Thus, whereas books, news feeds, and periodicals were all previously sold on a stand- alone basis, they should now be viewed increasingly as part of an overall content/media price structure:

Price drivers, of course, must be reflected in any execution plan to adapt the traditional business to the new. A key digital pricing question (related to choice of unit) is “scaling.” In the pre-digital world, scaling often took care of itself—that is, when information buyers needed twenty tax guides, they bought twenty tax guides. In the digital world, many users can make do with a single electronic feed. Thus, the question is: how can the feed be priced so that you capture the value of many users? Again, this should lead pricers to shift their pricing focus from the product (“How much is a tax guide worth?”) to the buyer context (context being: “How many tax professionals are being supported? Are they senior or junior practitioners?”) Poor scaling decisions have destroyed value among many service and information providers, including tax software, computer networking, maintenance and repair, and news gathering.

One source of revenue leakage is Digital Piracy, an interesting challenge. Some entertainment, business information, and educational publishers face an 80% or more loss of volume to illegal copying and distribution in certain markets and geographies. Such losses are often avoidable. Pricing can often play a role in combating illegal copying. How? To begin with: give users what they want. Several business-to-business information providers (e.g. energy, construction, legal) have found that simply allowing all customer employees use of information through enterprise pricing immediately eliminated cheating—and provided the information provider with an immediate uplift in revenue.

Another mechanism to eliminate illegal use and re-publication of digital content is to create a price mechanism that offers some elements of the product for free, but links other elements to a more defensible for-pay environment. The strategy is to make it less worthwhile and harder for users to cheat sellers out of revenues on higher-value elements of the product.(7) In the consumer market, an example is the two-level pricing for Microsoft Xbox Live where the Silver level of play is free, but to get to the more desirable (and harder to pirate) Gold features, payment is the easier option:

Another consideration that is crucial to pricing success — or at least a way to avoid a pricing disaster – is to make sure that product management and pricing proceed in parallel, an approach we consider a best practice. Pricing is often a reaction to product plans, therefore if the product management team is overly optimistic about digital adoption the price will be wrong.

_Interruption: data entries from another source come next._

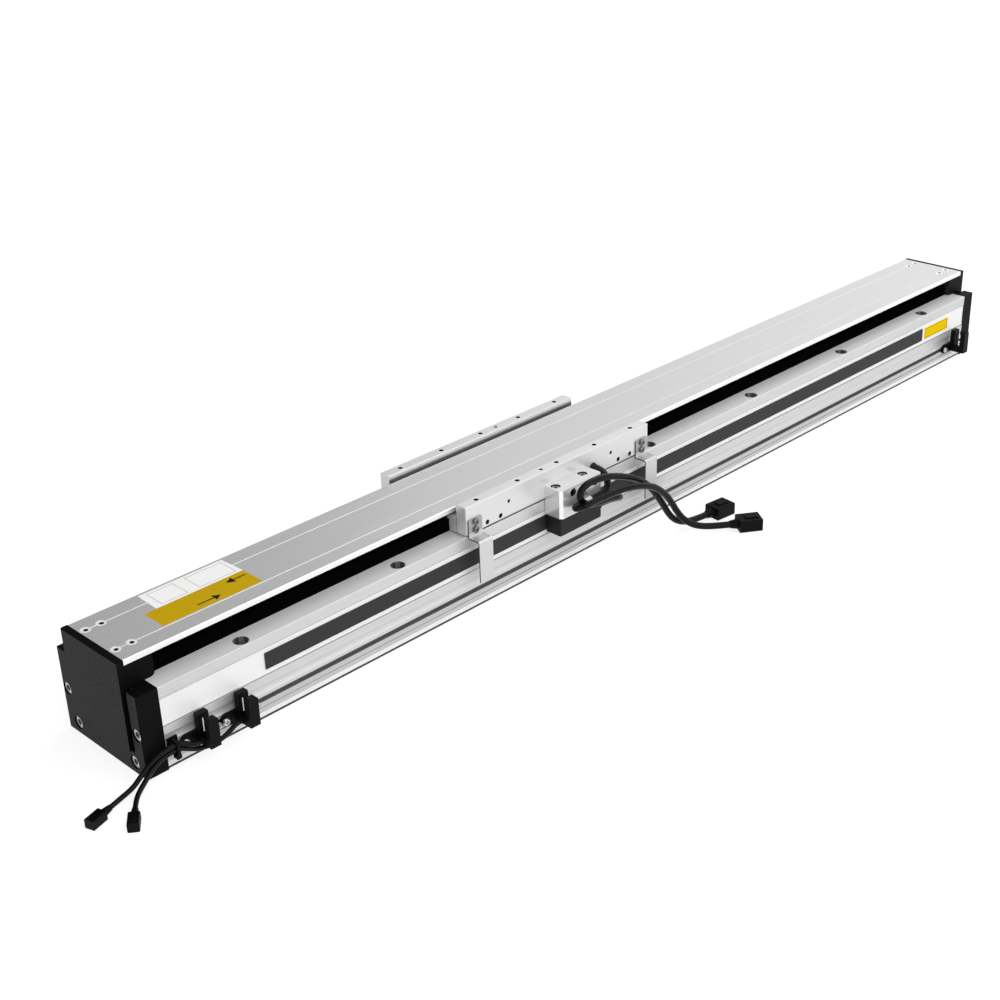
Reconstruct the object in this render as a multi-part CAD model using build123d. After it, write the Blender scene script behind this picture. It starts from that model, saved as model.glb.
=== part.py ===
from build123d import *
import math
import os

# Linear motor module: an extruded base with end blocks and a top cover, and a carriage that straddles
# the cover and runs on two miniature rails inside. X runs along the base, -Y is the side with the scale.
# The origin is the middle of the base's underside. All sizes are in millimetres.

os.makedirs("parts", exist_ok=True)

# Base extrusion
length = 1164.0
base_width = 107.0
base_height = 72.0
side_slot_height = 18.3
scale_land_low = 39.0
scale_land_high = 61.5
scale_land_depth = 0.5
chamber_wall = 12.0
chamber_low = 15.0
chamber_drop = 21.0

# End blocks
block_depth = 19.0
block_set_back = 2.0
pad_foot = 19.0
pad_relief_width = 4.0
pad_relief_depth = 6.0
tongue_reach = 30.0
cover_stop = 6.0
end_screw_shank = 5.0
end_screw_head = 10.0
end_screw_insets = ((14.8, 9.4), (6.3, 37.0))
bumper_row = 11.0
bumper_lift = 7.1
bumper_length = 7.0
bumper_diameter = 10.0
stud_diameter = 3.3

# Top cover
cover_thickness = 4.5
cover_gap = 3.0
cover_overlap = 5.0
cover_groove_row = 20.4
cover_groove_depth = 0.5
cover_screw_ends = (11.4, 24.9)
cover_screw_shank = 3.3
cover_screw_head = 8.2
cover_screw_reach = 12.0
cover_screw_socket = 2.8
cover_sink = 2.3

# Mounting holes in the base ledges
base_hole_count = 7
base_hole_pitch = 160.0
base_hole_inset = 8.0
base_hole_head = 13.0
base_hole_head_depth = 40.0
base_hole_through = 8.4

# Rails, guide blocks and the ironless motor inside
rail_width = 12.0
rail_height = 7.5
rail_hole_pitch = 75.0
guide_block_width = 27.0
guide_block_length = 45.0
guide_block_lift = 3.0
guide_height = 13.0
guide_block_inset = 10.8
guide_screw_spread = 10.0
rail_set_off = 0.35
magnet_pitch = 30.0
magnet_size = (28.0, 4.0, 36.0)
yoke_wall = 3.5
yoke_height = 46.4
air_gap = 0.7
coil_inset = 13.3
coil_thickness = 6.2
coil_height = 41.0
coil_bar_width = 7.8

# Carriage table
carriage_from_left = 451.0
table_length = 236.6
table_overhang = 0.5
wall_thickness = 11.6
wall_rise = 4.5
ledge_clearance = 1.4
plate_thickness = 14.6
table_hole_pitch = 50.0
table_hole_tap = 5.0
table_hole_depth = 14.0
dowel_offset = 20.0
dowel_diameter = 4.0
side_taps = ((25.3, 4.4, 4.5), (41.3, 4.4, 4.5), (51.7, 14.6, 3.4))
neck_thickness = 4.0
seal_thickness = 1.0
seal_clearance = 0.3
seal_groove = 2.4
end_plate_thickness = 3.0
end_plate_screw_row = 20.0
end_plate_screw_lift = 7.0
end_plate_screw_shank = 2.4
lead_exit_offset = 42.0
lead_exit_drop = 6.4
grommet_diameter = 9.6
grommet_depth = 8.0

# Sensor flags, read head and scale
flag_inset = 9.9
flag_width = 16.0
flag_sheet = 1.2
flag_reach = 14.0
flag_dip = 12.5
flag_rise = 15.0
flag_screw_lifts = (11.2, 3.8)
tape_inset = 4.0
tape_height = 14.0
tape_thickness = 1.3
tape_margins = (116.5, 110.0)
head_size = (54.4, 17.0, 17.0)
head_gap = 1.2
head_lift = 0.3
bracket_length = 54.2
bracket_depth = 19.8
bracket_drop = 14.0
bracket_offset = 5.5

# Slot sensors: two from the left end of the module and one from its right end
sensor_margins = (50.4, 87.0, 46.4)
sensor_names = ("limit_sensor_left", "home_sensor", "limit_sensor_right")
sensor_width = 9.2
sensor_drop = 3.3
sensor_height = 25.0
sensor_web = 5.0
slot_gap = 7.0
prong_inner = 5.7
prong_outer = 5.5
ear_half_length = 17.6
ear_thickness = 3.5
ear_screw_offset = 14.4

# Leads
sensor_lead_diameter = 4.0
carriage_lead_diameter = 6.3
fit = 0.05

# Places that follow from the sizes above
x_left = -length / 2
x_right = length / 2
half_width = base_width / 2
base_start = x_left + block_set_back + block_depth
end_screw_places = [(half_width - inset, height) for inset, height in end_screw_insets]
base_hole_row = half_width - base_hole_inset

table_bottom = base_height + ledge_clearance
table_top = table_bottom + plate_thickness
cover_underside = table_top + cover_gap
total_height = cover_underside + cover_thickness
wall_top = total_height + wall_rise
bumper_height = table_bottom + bumper_lift

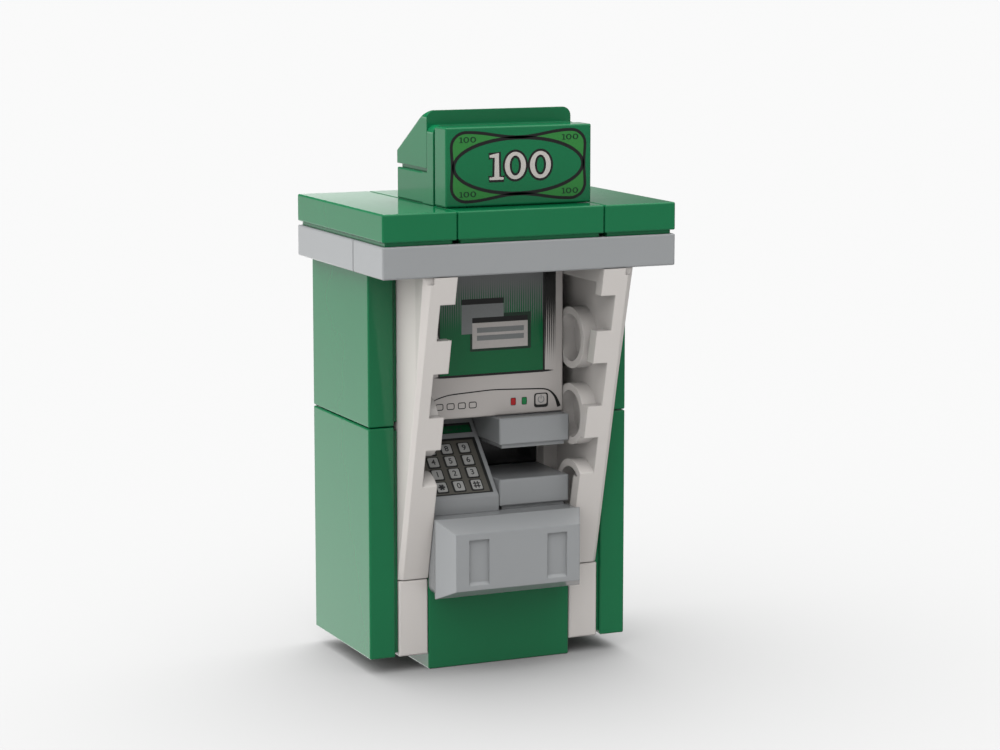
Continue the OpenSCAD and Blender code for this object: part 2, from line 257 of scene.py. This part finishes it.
def roundEdges(piece, radius, r=rounding):
    bevel = piece.modifiers.new("roundedEdges", "BEVEL")
    bevel.width, bevel.segments = radius, r["segments"]
    bevel.limit_method, bevel.angle_limit = "ANGLE", math.radians(r["sharp"])


# Each piece gets the plastic of its slot; a printed piece is moulded in the colour under its ink
def dressNodes():
    made = {slot: plastic(slot, **values) for slot, values in plastics.items()}
    made["sign_print"] = made["green_plastic"]
    made["screen_print"] = made["pale_plastic"]
    made["keypad_print"] = made["grey_plastic"]
    slots = {part["node"]: part["material_slot"] for part in frame["record"]["subparts"]}
    for name, piece in frame["nodes"].items():
        piece.data.materials.clear()
        piece.data.materials.append(made[slots[name]])
        if name in rounding["radius"]:
            roundEdges(piece, rounding["radius"][name])


dressNodes()
print("plastic on", len(frame["nodes"]), "pieces")

# ---------- flat outlines, in millimetres across and up a face ----------

outlinePoints = 96
turn = np.linspace(0, 2 * np.pi, outlinePoints, endpoint=False)


# x = middle + half width times cosine, y = middle + half height times sine
def ellipse(x, y, halfW, halfH):
    return np.c_[x + halfW * np.cos(turn), y + halfH * np.sin(turn)]


# The same with both cosine and sine raised to 2 / fullness, which squares the ellipse's corners
def softBox(x, y, width, height, fullness):
    c, s = np.cos(turn), np.sin(turn)
    power = 2 / fullness
    across = np.sign(c) * np.abs(c) ** power
    upward = np.sign(s) * np.abs(s) ** power
    return np.c_[x + width / 2 * across, y + height / 2 * upward]


# Four corners, half the width and half the height from the middle
def plainBox(x, y, width, height):
    w, h = width / 2, height / 2
    return np.array([[x - w, y - h], [x + w, y - h], [x + w, y + h], [x - w, y + h]])


# A thin bar about its middle, turned by an angle
def bar(x, y, length, width, angle):
    c, s = math.cos(angle), math.sin(angle)
    return plainBox(0, 0, length, width) @ np.array([[c, s], [-s, c]]) + (x, y)


# A plain box from its left, bottom, right and top
def field(sides):
    left, bottom, right, top = sides
    return plainBox((left + right) / 2, (bottom + top) / 2, right - left, top - bottom)


# Each point moved outward along the outline's normal, which is the tangent turned by a right angle
def widened(outline, distance):
    tangent = np.roll(outline, -1, 0) - np.roll(outline, 1, 0)
    tangent = tangent / np.linalg.norm(tangent, axis=1)[:, None]
    return outline + distance * np.c_[tangent[:, 1], -tangent[:, 0]]


# Every print starts this far inside its brick, in millimetres, so that no gap shows under it
inkFoot = -0.01


# A face that carries print: its middle in metres, and the directions across, up and out
class Face:
    def __init__(self, middle, up, out, body):
        self.middle, self.body = np.array(middle), body
        self.across, self.up, self.out = np.array([1.0, 0, 0]), np.array(up, float), np.array(out, float)

    # Middle plus x times across, y times up and height times out
    def place(self, flat, height):
        flat = np.asarray(flat, float) * mm
        return (self.middle + flat[:, :1] * self.across + flat[:, 1:2] * self.up
                + height * mm * self.out)

    def matrix(self):
        m = Matrix.Identity(4)
        for i, axis in enumerate((self.across, self.up, self.out, self.middle)):
            for j in range(3):
                m[j][i] = axis[j]
        return m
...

Many companies estimating revenue from the new digital offer frequently over-estimate digital volume, and therefore set the price too low. Occasionally, for companies that link price to cost, the lower price may be appealing due to management’s belief in the myth that digital is lower cost. This is almost always wrong: our studies have repeatedly shown that in many cases digital is more expensive than legacy product when you include all costs.

To compound the digital product pricing error, sometimes management handicaps legacy product pricing. Annoyed with the burden of maintaining both digital and traditional products, management either cuts support for the old product, and/or raises its price materially to “harvest” that product (and perhaps to pay for new digital development). The result? Material under-performance of the digital product, due to premature release and inadequate support– and fatal harm to the traditional product line.

Unless your company has matured as a digital product developer, the better approach is to let the market decide, and to separate the price and product development on your existing product lines. Give both digital and non-digital products their best shot. This approach actually requires less effort than reorganizing all the resources to emphasize the new digital product. Typically, established products run on longstanding momentum. You don’t need to kill the old to optimize the new– the market will do that when (and if) it wants.

In some sense, digitization has changed none of the fundamental rules of pricing— pricing should always reflect market price drivers. However, the penalty for maintaining “business as usual” pricing has grown with digitization. Price structures developed over decades to fit an older generation of products cannot be relied upon to perform in the new digital world. Digital price drivers (i.e., factors in the market that shape the structure and level of digital offer pricing demanded by customers) will penalize companies who do not think through the logic.

“Price benchmarking” and trying to apply rules from other companies whose strategies and value offerings are different from your own is not usually a substitute for understanding digital product workflows. Sadly, many digital pricing benchmarks can be behind the times, or focused on a different kind of market segments with different drivers. Digital requires understanding of your consumer needs and business customer context.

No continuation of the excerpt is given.